Trench warfare: 1915-1917
By the start of 1915, on the western front, the pattern of trench warfare is established. It will trap all the combatant nations for the next three years in an insoluble deadlock in which the lifeblood of their young men drains unquenchably away.
The commanders-in-chief - John French and then Douglas Haig for Britain, Joseph Joffre and Philippe Pétain for France, Erich von Falkenhayn followed by Paul von Hindenburg and Erich Ludendorff for Germany - all agree on one thing. The only way forward is to wear the opposing forces down in a ceaseless war of attrition, weakening them to the point where a sudden strategic breakthrough can be achieved.

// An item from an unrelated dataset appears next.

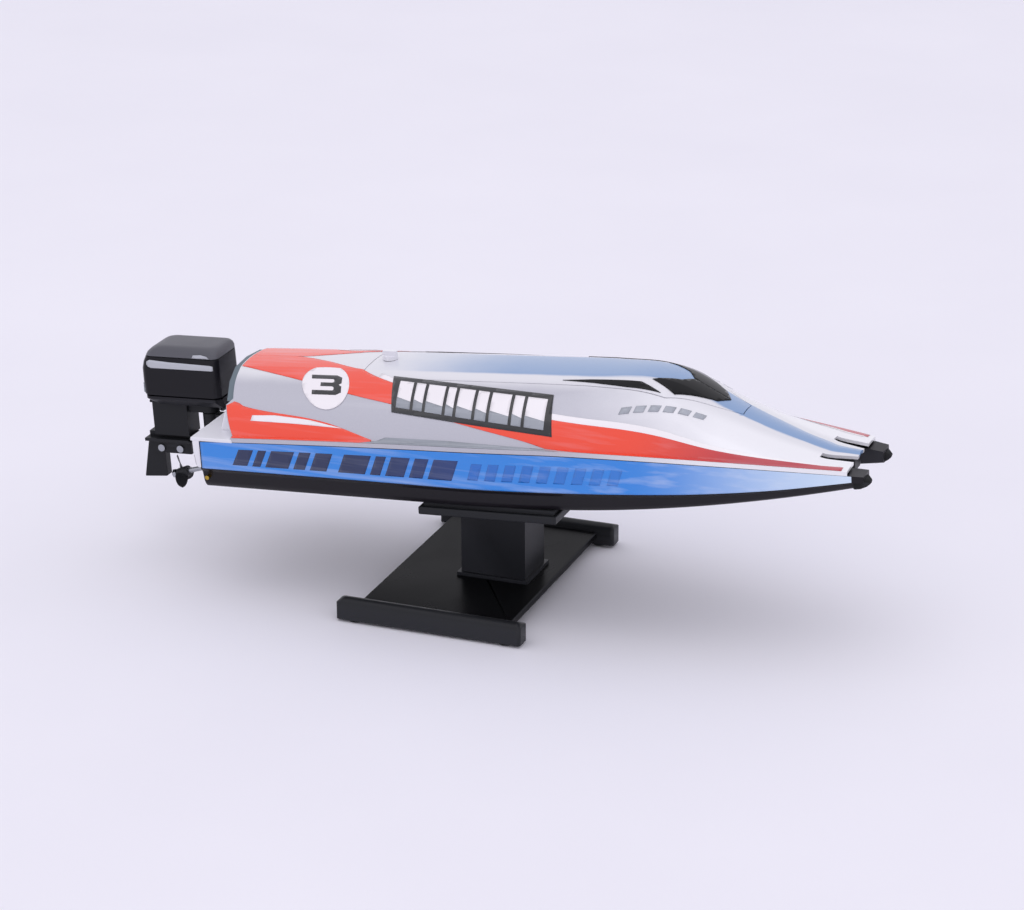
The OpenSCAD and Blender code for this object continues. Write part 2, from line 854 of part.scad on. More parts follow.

Never in history have so many men, so heavily armed, remained for so long confronting each other in a restricted area of open ground. All the great battles of the war, some of them lasting several months, take place along a crescent stretching less than 200 miles from Ypres to Verdun. The few major advances made in either direction are less than 50 miles and are soon reversed. Most of the time it is a matter of winning, losing, clawing back a few hundred yards of shell-churned mud.
Yet in this blighted area, during the four years of the war, millions of men lose their lives. In one day alone, at the start of the four-month battle of the Somme in 1916, 20,000 British soldiers die and another 40,000 are wounded.
The pattern of attack, from one line of trenches to the other across no man's land, becomes more sophisticated as the months roll by but remains essentially the same. The trenches are protected by lethal rolls of barbed wire. These need to be flattened before there is any hope of the advancing infantry reaching the enemy. This is achieved by a preliminary bombardment from artillery behind the lines, lasting days and sometimes weeks.
In the early part of the war the bombardment ends when the infantry go over the top of their trenches, armed with rifles, bayonets and hand grenades, to stagger and slither towards the machine guns awaiting them.
Later a slight improvement is made in the form of the rolling barrage, in which the artillery gunners steadily raise their sights as the troops advance. The purpose is to lay down ahead of them a carpet of high-explosive shells, forcing the enemy to keep their heads down. Reconnaissance aircraft fly overhead, equipped with radio, to report back to the gunners where their shells are landing and what enemy targets are available.
Even when this softening-up procedure succeeds, the infantry are left with a lonely final assault on the trenches followed by close combat, unless (always the hoped-for result) the bombardment has in itself persuaded the enemy to withdraw to a secondary line of defence.